Padahal, anak-anak tidak tahu menulis, membaca, dan menghitung. Banyak anak lulus dengan nilai sangat memuaskan, tetapi tidak lancar membaca dan menulis.

Jika mereka ini dikirim melanjutkan pendidikan ke SLTP, banyak di antara mereka terpaksa mengulang kelas karena tidak mampu mengikuti pelajaran. Pengetahuan dasar mereka sangat terbatas, bahkan tidak ada sama sekali.

Kepala Desa Peropak Kecamatan Kodi Kabupaten Sumba Barat Daya Charles Guadolu menambahkan, dari tujuh guru di SD Peropak, lima di antaranya tinggal di Weetebula. Setiap hari mereka harus pergi ke SD Peropak menggunakan sepeda motor.

”Dalam satu pekan mereka hanya tiga kali masuk sekolah dengan berbagai alasan, misalnya ban motor pecah di jalan, anak dan istri sakit, ada hambatan pohon di jalan, dan seterusnya. Tetapi, sesungguhnya mereka berada di kota bersama istri dan anak,” kata Guadolu.

Keluhan serupa disampaikan Abdon Oematan, warga Fatumnasi, Kecamatan Napan, Kabupaten Timor Tengah Selatan. Kualitas sekolah-sekolah dasar yang jauh dari pusat kabupaten di Timor Tengah Selatan sangat memprihatinkan. Siswa lulus SD dengan nilai memuaskan, tetapi tidak tahu tulis dan baca.

Guru-guru di pedalaman tidak berpedoman pada kurikulum. Mereka mengajar sesuai dengan selera sehingga saat siswa mengikuti ujian nasional hanya beberapa siswa yang lulus.

Kornelis Kopong Tokan, guru negeri pada SD Demondei Flores Timur, menjelaskan, guru-guru jarang masuk sekolah karena mengikuti pendidikan UT di Larantuka. Guru-guru SD di Adonara, bahkan Flores Timur, kebanyakan lulus SPG atau diploma.

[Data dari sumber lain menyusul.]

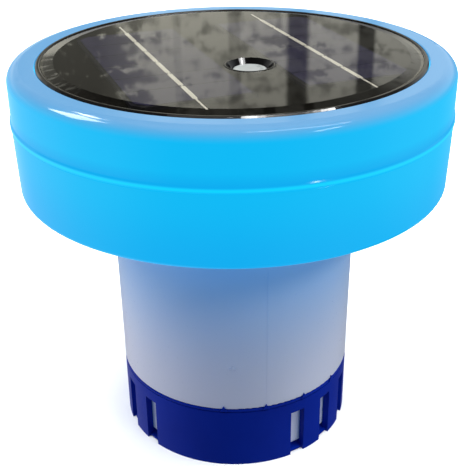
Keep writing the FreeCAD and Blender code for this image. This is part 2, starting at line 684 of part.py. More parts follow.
def make_battery_spring():
    """Coil spring between the cell's flat end and the negative plate, joined to the plate."""
    wire_r, coil_r, turns = 0.35, 3.2, 3
    start_x = -(HOLDER_HALF_X - HOLDER_WALL - 0.05 - CONTACT_THICK) + wire_r * 0.5
    end_x = -CELL_LENGTH / 2 - wire_r
    pitch = (end_x - start_x) / turns
    spine = Part.Wire(Part.makeHelix(pitch, pitch * turns, coil_r).Edges)
    section = Part.Wire(Part.makeCircle(wire_r, Vector(coil_r, 0, 0), Vector(0, 1, 0)))
    coil = spine.makePipeShell([section], True, True)
    coil.rotate(ORIGIN, Vector(0, 1, 0), 90)
    coil.translate(Vector(start_x, CELL_Y, CELL_Z))
    return fuse_all([battery_contact_plate(-1), coil])


# ---------------------------------------------------------------- internal leads

def make_panel_leads(offset):
    """One lead from each panel, down through the tray and into its socket."""
    leads = []
    for side in ("panel_left", "panel_right"):
        x = SOCKET_XS[side] + offset
        leads.append(lead([(x, LEAD_HOLE_Y, TRAY_FLOOR_Z), (x, LEAD_HOLE_Y, LEAD_EXIT_Z),
                           (x, 0.0, LEAD_EXIT_Z)], 5.0))
    return leads


def make_battery_lead(side):
    x = SOCKET_XS["battery"] + side * LEAD_PITCH / 2
    tab_x = side * (HOLDER_HALF_X - 2.35)
    turn_y = 10.0 if side > 0 else 11.0
    return lead([(tab_x, CELL_Y - HOLDER_HALF_Y - 1.5, CONTACT_LEAD_Z), (tab_x, turn_y, CONTACT_LEAD_Z),
                 (x, turn_y, LEAD_EXIT_Z), (x, 0.0, LEAD_EXIT_Z)], 2.4)


def make_led_lead(side):
    x = SOCKET_XS["led"] + side * LEAD_PITCH / 2
    turn_y = 7.5 + side * 1.8
    pad_x, pad_y = (-59.4, 19.8) if side > 0 else (-60.6, 16.0)
    return lead([(x, 0.0, LEAD_EXIT_Z), (x, turn_y, LEAD_EXIT_Z), (pad_x, pad_y, 151.0),
                 (pad_x, pad_y, LED_BOARD_TOP_Z)], 4.0)


# ---------------------------------------------------------------- canister and vent collar

def make_canister():
    inner_foot, inner_top = 49.1, 49.6
    groove_low, groove_high, groove_r = 25.4, 27.5, 47.9
    land_low, land_high = 23.4, 25.4
    seal_half, seal_floor = 1.5, SEAL_CENTRE_R - SEAL_CORD_R - 0.15
    canister = turned([
        (0, CANISTER_FLOOR_Z, 0), (SKIRT_R, CANISTER_FLOOR_Z, 1.0), (SKIRT_R, land_low, 0),
        (LAND_R, land_low, 0), (LAND_R, land_high, 0), (groove_r, groove_low, 0), (groove_r, groove_high, 0),
        (SKIRT_R, groove_high, 0), (SKIRT_R, CANISTER_STEP_Z, 0), (CANISTER_FOOT_R, CANISTER_STEP_Z, 0.6),
        (CANISTER_TOP_R, CANISTER_SHOULDER_Z, 0.5), (NECK_R, CANISTER_SHOULDER_Z, 0),
        (NECK_R, SEAL_Z - seal_half, 0), (seal_floor, SEAL_Z - seal_half, 0),
        (seal_floor, SEAL_Z + seal_half, 0), (NECK_R, SEAL_Z + seal_half, 0), (NECK_R, NECK_TOP_Z, 0.8),
        (NECK_INNER_R, NECK_TOP_Z, 0.8),
        (NECK_INNER_R, 117.0, 1.0), (inner_top, 112.0, 1.0), (inner_foot, 36.0, 1.0),
        (SKIRT_INNER_R, 29.0, 1.0), (SKIRT_INNER_R, CANISTER_FLOOR_Z + CANISTER_FLOOR, 2.0),
        (0, CANISTER_FLOOR_Z + CANISTER_FLOOR, 0)])
    slot_headings = [WINDOW_FIRST - SLOT_STEP * (index + 1) for index in range(SLOT_COUNT)]
    slots = [sector(SKIRT_INNER_R - 1, LAND_R + 1, 7.0, 22.0, heading, WINDOW_WIDTH)
             for heading in slot_headings]
    canister = cut_all(canister, slots)
    lug = helical_bar(NECK_R - 0.9, LUG_R, LUG_HEIGHT, -LUG_HALF_ANGLE, LUG_HALF_ANGLE)
    lug.translate(UP * LUG_Z)
    return fuse_all([canister] + [turn(lug, start) for start in headings(THREAD_STARTS, THREAD_TURN)]
                    + plus_mark())


def plus_mark():
    """Small raised plus on the canister's wall, the index for the collar's pips."""
    heading, height, arm, width, proud = -1.3, 50.8, 3.2, 0.8, 0.35
    wall_r = CANISTER_FOOT_R + proud
    upright = Part.makeBox(width, 2.0, arm, Vector(-width / 2, -wall_r, height - arm / 2))
    across = Part.makeBox(arm, 2.0, width, Vector(-arm / 2, -wall_r, height - width / 2))
    return [turn(upright.fuse(across).removeSplitter(), heading)]


def make_neck_seal():
    return Part.makeTorus(SEAL_CENTRE_R, SEAL_CORD_R, Vector(0, 0, SEAL_Z))


def make_vent_collar():
    low, high = WINDOW_Z
    lip_z, lip_height, lip_depth = 28.1, 0.5, 0.35
    bead_low, bead_high, bead_r = 25.9, 26.9, 48.25
    collar = turned([
        (COLLAR_FOOT_INNER_R, BAR_Z, 0), (COLLAR_R, BAR_Z, 0), (COLLAR_R, lip_z, 0),
        (COLLAR_R - lip_depth, lip_z, 0),
        (COLLAR_R - lip_depth, lip_z + lip_height, 0), (COLLAR_R, lip_z + lip_height, 0),
        (COLLAR_R, COLLAR_TOP_Z, 0.4), (COLLAR_INNER_R, COLLAR_TOP_Z, 0.3),
        (COLLAR_INNER_R, bead_high + 0.7, 0), (bead_r, bead_high, 0), (bead_r, bead_low, 0),
        (COLLAR_INNER_R, bead_low - 0.3, 0), (COLLAR_INNER_R, low, 0), (COLLAR_FOOT_INNER_R, low, 0)])
    pad_feet = ring(COLLAR_INNER_R, COLLAR_R, 0, BAR_Z + 0.5)
    windows = []
    for index in range(WINDOW_COUNT):
        heading = WINDOW_FIRST + WINDOW_PITCH * index
        windows.append(sector(COLLAR_INNER_R - 1, COLLAR_R + 1, low, high, heading, WINDOW_WIDTH))
        windows.append(sector(BAR_R, COLLAR_R + 1, -1, low, heading, WINDOW_WIDTH))
        windows.append(sector(COLLAR_INNER_R - 1, COLLAR_R + 1, -1, BAR_Z, heading, WINDOW_WIDTH))
    collar = cut_all(fuse_all([collar, pad_feet]), windows)
    return fuse_all([collar] + [make_pip(heading) for heading in PIP_HEADINGS])


def make_pip(heading):
    """Small triangular pointer on the collar's top edge, standing up just clear of the canister's wall."""
    half_width, height, sunk, depth, proud, clearance = 1.5, 2.0, 0.8, 1.2, 0.45, 0.12
    low, face_y = COLLAR_TOP_Z - sunk, -COLLAR_R - proud
    corners = [Vector(-half_width, face_y, low), Vector(half_width, face_y, low),
               Vector(0, face_y, COLLAR_TOP_Z + height)]
    outline = Part.makePolygon(corners + corners[:1])
    pip = Part.Face(outline).extrude(Vector(0, depth, 0))
    canister_room = rod(CANISTER_FOOT_R + clearance, COLLAR_TOP_Z, COLLAR_TOP_Z + height + 1)
    return turn(pip.cut(canister_room), heading)


# ---------------------------------------------------------------- output

NODES = {
    "upper_shell": make_upper_shell(),
    "lower_shell": make_lower_shell(),
    "shell_gasket": make_shell_gasket(),
    "shell_screws": make_shell_screws(),
    "panel_tray": make_panel_tray(),
    "panel_cover": make_panel_cover(),
    "tray_gasket": make_tray_gasket(),
    "tray_screws": make_tray_screws(),
    "solar_panel_left": make_solar_panel(-1),
    "solar_panel_right": make_solar_panel(1),
    "solar_cells_left": make_solar_cells(-1),
    "solar_cells_right": make_solar_cells(1),
    "busbar_left": make_busbar(-1),
    "busbar_right": make_busbar(1),
    "button_cap": make_button_cap(),
    "button_seal": make_button_seal(),
    "tact_switch": make_tact_switch(),
    "switch_plunger": make_switch_plunger(),
    "main_board": make_main_board(),
    "main_board_screws": make_main_board_screws(),
    "controller_chip": make_chip(x=-14.0, y=-28.0, size=9.0, height=1.6, pins=8),
    "charge_chip": make_chip(x=14.0, y=-31.0, size=5.0, height=1.4, pins=4),
    "board_passives": make_board_passives(),
    "lead_sockets": make_lead_sockets(),
    "led_board": make_led_board(),
    "led_board_screws": make_led_board_screws(),
    "leds": make_leds(),
    "battery_cell": make_battery_cell(),
    "battery_holder": make_battery_holder(),
    "battery_contact": make_battery_contact(),
    "battery_spring": make_battery_spring(),
    "panel_leads_red": make_panel_leads(LEAD_PITCH / 2),
    "panel_leads_black": make_panel_leads(-LEAD_PITCH / 2),
    "battery_lead_red": make_battery_lead(1),
    "battery_lead_black": make_battery_lead(-1),
    "led_lead_red": make_led_lead(1),
    "led_lead_black": make_led_lead(-1),
    "canister": make_canister(),
    "neck_seal": make_neck_seal(),
    "vent_collar": make_vent_collar(),
}

os.makedirs("parts", exist_ok=True)
for name, made in NODES.items():
    shape = Part.makeCompound(made) if isinstance(made, list) else made
    if not shape.isValid():
        raise ValueError(name + " is not a valid shape")
    print("%-20s %2d solids, %9.1f mm3" % (name, len(shape.Solids), shape.Volume))
    shape.exportStep("parts/" + name + ".step")
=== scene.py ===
"""Looks of the floating chlorine dispenser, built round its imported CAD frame.

Metres, +Z up, the front is -Y. A heading is an angle about Z, 0 at the front and positive towards +X.
"""
import json
import math

import bmesh
import bpy
from mathutils import Matrix, Vector


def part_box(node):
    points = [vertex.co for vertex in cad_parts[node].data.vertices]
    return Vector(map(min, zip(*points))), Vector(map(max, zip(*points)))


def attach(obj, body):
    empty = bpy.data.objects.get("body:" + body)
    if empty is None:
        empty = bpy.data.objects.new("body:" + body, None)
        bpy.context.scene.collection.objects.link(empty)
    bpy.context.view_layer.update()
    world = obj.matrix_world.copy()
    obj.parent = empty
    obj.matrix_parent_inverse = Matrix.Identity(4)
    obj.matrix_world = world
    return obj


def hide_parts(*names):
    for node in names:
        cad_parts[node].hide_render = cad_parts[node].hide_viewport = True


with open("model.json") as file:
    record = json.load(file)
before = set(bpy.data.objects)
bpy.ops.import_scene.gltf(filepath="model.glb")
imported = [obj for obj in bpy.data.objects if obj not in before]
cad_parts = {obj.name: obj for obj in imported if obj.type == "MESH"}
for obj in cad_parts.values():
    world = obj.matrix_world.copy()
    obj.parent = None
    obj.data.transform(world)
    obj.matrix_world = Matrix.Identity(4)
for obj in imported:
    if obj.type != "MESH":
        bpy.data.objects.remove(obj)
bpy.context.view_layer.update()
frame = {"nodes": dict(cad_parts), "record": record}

MM = 0.001

# Depth of the fine relief on every moulded surface
RELIEF = 0.5 * MM

# How far the upper shell's lip hangs below the seam, how far the button's boss stands above the tray's rim,
# and how far the tray's gloss goes in under the edge of the clear cover
SHELL_LIP = 2.5 * MM
BOSS_RISE = 0.6 * MM
GLOSS_UNDER_COVER = 1 * MM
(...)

Di Kecamatan Wotan Ulumado, misalnya, hanya satu orang sarjana yang mengajar di SD Baniona.

Program pendidikan jarak jauh seperti UT, menurut Tokan, mengandalkan sistem teknologi informasi, sementara di daerah kepulauan fasilitas pendukung teknologi komputer tidak ada. Di Larantuka, ibu kota Flores Timur, saja sangat sulit mendapatkan internet. Satu-satunya sarana internet yang ada di Telkom Larantuka pun tidak berfungsi.